В конце сентября 1937 года проступило какое-то странное шевеление вокруг давно запрещенного и нигде никогда не ставившегося «Бега». Сначала телефонный звонок из МХАТа. Ольга Бокшанская и Виленкин — то ли каждый по отдельности, то ли, перебивая друг друга, вместе: Театральный отдел Комитета по делам искусств неожиданно и загадочно запрашивает экземпляр «Бега»! Для кого? Неизвестно. Назавтра «удивительный звонок» некоего В. Ф. Смирнова из ВОКСа: «Нужен экземпляр „Бега“». Был этот Смирнов Булгакову некоторым образом знаком и большого доверия не вызывал. (Полугодом ранее, заручившись просьбой из Большого театра, он донимал Булгакова своим собственным либретто, и Е. С. тогда записала раздраженно: «Убийственная работа — думать за других»[486]

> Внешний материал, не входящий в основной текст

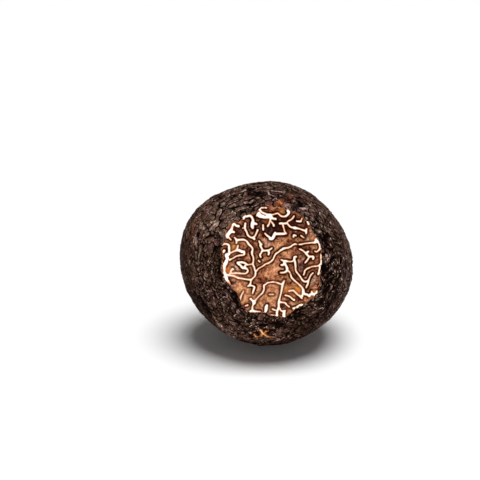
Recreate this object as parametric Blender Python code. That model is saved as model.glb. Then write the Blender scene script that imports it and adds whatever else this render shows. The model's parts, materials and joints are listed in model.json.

.) Для кого экземпляр «Бега»? — пытается выяснить у Смирнова Булгаков. — Кто спрашивает? «Говорит, что по телефону сказать не может», — записывает Е. С.По-видимому, свободного или достаточно хорошо читаемого экземпляра ни у Булгакова, ни во МХАТе нет. Напомню, что копировальных машин тогда не было, а каждая перепечатка на машинке — это всего лишь пять экземпляров, из которых по-настоящему удобочитаемы только первые два-три… «Надо переписывать», — решает Булгаков. Е. С., боясь спугнуть надежду, добавляет осторожно: «Хотя и не верим ни во что».